* **THE EXERCISE**: Lines containing the word "into" need to be counted. Please reply with how many there are, and nothing else.
-*-
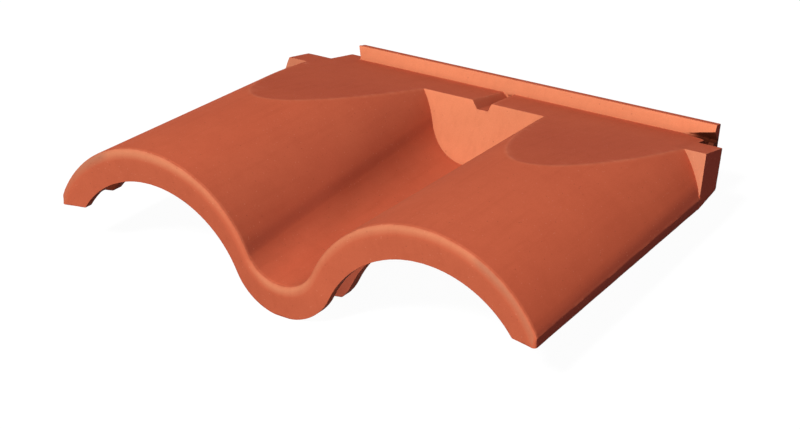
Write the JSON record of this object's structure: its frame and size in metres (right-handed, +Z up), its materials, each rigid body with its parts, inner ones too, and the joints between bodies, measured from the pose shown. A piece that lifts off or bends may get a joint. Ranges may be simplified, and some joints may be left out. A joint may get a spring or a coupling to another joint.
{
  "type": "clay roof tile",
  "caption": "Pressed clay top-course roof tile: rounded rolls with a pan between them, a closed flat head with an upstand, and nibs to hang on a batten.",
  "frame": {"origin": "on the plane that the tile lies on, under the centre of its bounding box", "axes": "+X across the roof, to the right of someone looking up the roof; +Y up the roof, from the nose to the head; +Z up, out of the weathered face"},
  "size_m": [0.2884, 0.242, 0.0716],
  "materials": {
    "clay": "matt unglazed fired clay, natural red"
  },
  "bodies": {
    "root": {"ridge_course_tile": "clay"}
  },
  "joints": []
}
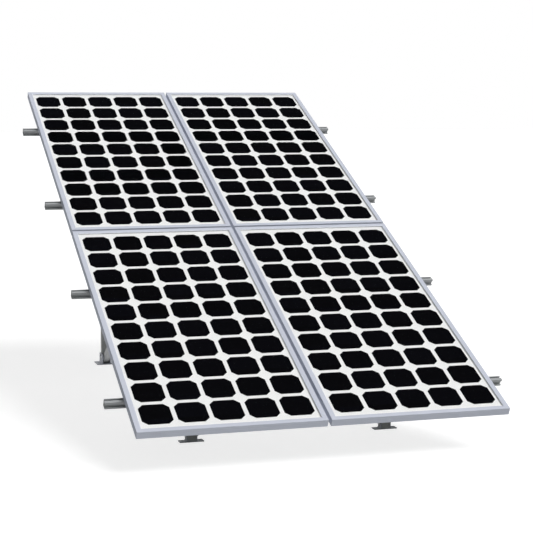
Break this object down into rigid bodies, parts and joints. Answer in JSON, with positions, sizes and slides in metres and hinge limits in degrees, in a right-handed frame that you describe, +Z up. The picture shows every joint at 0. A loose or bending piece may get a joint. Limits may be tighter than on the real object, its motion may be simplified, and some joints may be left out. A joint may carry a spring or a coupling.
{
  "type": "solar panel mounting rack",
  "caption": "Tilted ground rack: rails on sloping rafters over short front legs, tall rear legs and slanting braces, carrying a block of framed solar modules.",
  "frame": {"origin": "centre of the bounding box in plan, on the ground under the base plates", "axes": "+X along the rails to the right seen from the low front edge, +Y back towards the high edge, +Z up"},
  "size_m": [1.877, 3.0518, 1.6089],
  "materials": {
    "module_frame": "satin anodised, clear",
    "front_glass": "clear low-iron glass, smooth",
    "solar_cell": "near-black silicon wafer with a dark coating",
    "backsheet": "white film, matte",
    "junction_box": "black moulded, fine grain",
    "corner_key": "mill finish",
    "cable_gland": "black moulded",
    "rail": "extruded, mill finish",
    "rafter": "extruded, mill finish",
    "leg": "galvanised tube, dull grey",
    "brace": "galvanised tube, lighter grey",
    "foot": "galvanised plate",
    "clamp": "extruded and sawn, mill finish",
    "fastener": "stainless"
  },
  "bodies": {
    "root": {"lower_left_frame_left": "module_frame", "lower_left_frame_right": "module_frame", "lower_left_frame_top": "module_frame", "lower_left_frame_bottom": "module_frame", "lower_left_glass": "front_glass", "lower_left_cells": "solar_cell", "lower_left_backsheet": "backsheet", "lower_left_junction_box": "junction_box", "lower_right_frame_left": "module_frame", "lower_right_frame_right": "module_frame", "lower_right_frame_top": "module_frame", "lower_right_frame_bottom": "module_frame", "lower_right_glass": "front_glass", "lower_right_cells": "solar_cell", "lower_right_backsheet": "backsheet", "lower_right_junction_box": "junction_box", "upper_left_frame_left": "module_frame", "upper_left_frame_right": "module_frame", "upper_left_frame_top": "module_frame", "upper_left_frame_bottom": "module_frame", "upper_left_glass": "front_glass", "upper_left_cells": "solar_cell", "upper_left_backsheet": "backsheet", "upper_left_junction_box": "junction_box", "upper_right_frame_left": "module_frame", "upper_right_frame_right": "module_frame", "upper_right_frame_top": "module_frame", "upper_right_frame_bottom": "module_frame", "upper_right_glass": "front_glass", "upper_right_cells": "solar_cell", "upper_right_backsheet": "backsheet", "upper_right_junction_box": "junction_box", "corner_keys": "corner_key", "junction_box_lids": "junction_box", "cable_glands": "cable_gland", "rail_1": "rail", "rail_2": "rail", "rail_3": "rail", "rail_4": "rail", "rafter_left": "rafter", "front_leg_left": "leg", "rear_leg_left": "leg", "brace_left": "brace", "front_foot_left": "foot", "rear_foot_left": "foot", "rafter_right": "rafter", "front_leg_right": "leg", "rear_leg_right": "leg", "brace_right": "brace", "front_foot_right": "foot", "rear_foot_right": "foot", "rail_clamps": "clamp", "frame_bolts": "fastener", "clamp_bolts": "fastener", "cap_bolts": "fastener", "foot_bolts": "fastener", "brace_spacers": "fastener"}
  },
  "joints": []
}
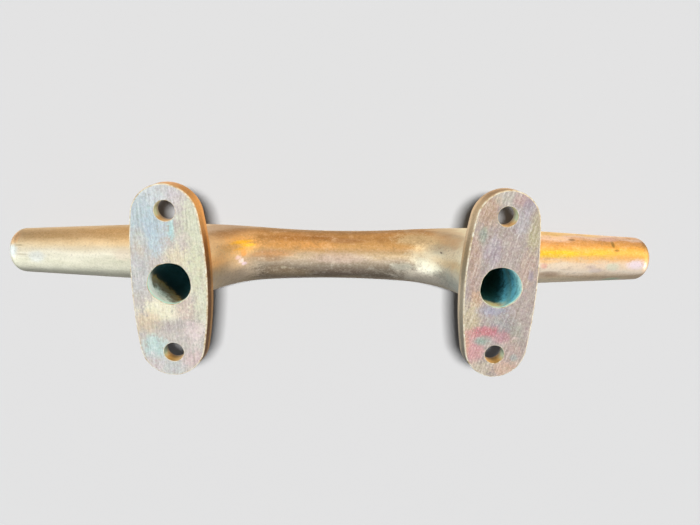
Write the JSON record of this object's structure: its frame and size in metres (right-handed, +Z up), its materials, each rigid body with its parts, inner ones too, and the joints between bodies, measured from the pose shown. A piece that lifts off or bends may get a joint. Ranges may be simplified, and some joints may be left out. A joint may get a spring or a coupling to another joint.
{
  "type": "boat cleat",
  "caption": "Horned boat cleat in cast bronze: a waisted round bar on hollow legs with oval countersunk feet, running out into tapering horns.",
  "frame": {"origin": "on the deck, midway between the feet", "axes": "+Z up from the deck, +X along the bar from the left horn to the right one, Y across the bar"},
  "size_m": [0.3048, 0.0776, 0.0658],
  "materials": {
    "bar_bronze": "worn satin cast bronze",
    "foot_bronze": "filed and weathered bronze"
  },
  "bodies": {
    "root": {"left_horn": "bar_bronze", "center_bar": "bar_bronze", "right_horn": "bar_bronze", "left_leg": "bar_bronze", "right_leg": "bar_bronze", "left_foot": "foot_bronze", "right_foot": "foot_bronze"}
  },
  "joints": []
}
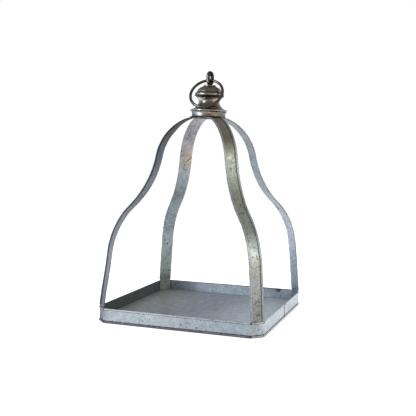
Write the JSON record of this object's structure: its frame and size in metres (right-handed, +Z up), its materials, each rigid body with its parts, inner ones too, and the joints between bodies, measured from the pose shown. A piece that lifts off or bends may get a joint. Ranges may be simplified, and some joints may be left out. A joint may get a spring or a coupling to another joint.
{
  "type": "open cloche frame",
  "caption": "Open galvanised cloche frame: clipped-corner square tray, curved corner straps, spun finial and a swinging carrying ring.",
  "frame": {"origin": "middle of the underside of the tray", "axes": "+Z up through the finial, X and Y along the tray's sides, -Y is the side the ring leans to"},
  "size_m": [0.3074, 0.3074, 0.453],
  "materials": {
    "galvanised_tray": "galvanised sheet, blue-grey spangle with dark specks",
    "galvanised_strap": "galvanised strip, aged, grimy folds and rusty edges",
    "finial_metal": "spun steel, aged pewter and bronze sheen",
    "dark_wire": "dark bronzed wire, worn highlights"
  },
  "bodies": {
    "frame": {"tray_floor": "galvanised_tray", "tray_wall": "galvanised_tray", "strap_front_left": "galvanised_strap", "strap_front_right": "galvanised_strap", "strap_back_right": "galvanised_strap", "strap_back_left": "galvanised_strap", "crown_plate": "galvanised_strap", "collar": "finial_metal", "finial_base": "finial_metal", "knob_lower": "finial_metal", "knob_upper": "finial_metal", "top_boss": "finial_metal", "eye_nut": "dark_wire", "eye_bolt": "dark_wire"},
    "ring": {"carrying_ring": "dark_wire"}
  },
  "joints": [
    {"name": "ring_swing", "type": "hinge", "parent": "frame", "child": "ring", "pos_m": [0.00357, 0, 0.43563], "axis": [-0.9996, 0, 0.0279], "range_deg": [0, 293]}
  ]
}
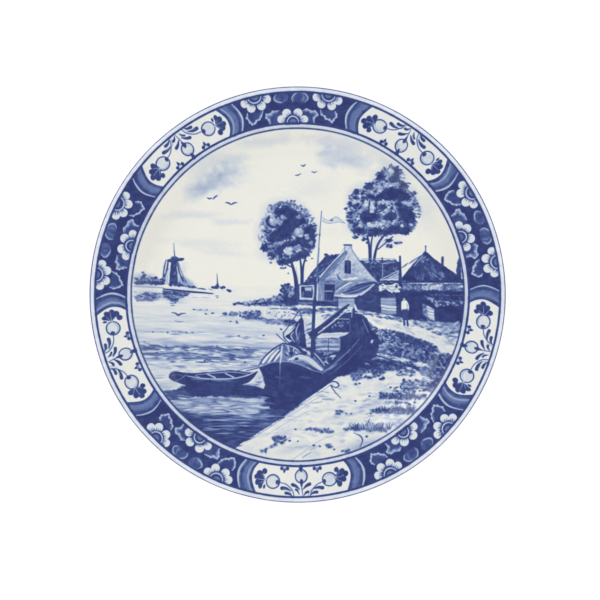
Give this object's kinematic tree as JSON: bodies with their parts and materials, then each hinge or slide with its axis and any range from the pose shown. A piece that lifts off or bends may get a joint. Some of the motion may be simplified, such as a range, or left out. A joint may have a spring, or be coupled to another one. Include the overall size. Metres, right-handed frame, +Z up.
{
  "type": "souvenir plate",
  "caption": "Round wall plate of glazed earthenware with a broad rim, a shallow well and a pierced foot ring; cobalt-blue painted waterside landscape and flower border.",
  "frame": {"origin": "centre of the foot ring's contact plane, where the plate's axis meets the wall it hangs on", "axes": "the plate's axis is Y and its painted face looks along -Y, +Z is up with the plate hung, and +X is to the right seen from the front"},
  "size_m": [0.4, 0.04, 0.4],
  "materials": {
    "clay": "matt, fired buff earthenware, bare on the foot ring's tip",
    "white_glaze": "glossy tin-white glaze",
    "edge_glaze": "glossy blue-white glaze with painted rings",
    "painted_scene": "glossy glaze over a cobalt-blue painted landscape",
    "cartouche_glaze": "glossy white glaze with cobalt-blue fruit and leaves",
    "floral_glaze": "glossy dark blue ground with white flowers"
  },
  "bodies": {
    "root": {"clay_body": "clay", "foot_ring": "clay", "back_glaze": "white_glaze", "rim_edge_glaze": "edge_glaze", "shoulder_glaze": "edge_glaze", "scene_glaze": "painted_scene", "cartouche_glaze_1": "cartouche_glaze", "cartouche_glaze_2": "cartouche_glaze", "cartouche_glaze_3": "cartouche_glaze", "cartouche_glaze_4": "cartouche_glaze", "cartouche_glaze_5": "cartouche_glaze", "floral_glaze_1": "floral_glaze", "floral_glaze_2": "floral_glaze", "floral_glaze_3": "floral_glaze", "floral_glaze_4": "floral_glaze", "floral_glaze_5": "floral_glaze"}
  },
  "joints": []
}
-*-
* **EXPECTED ANSWER**: 2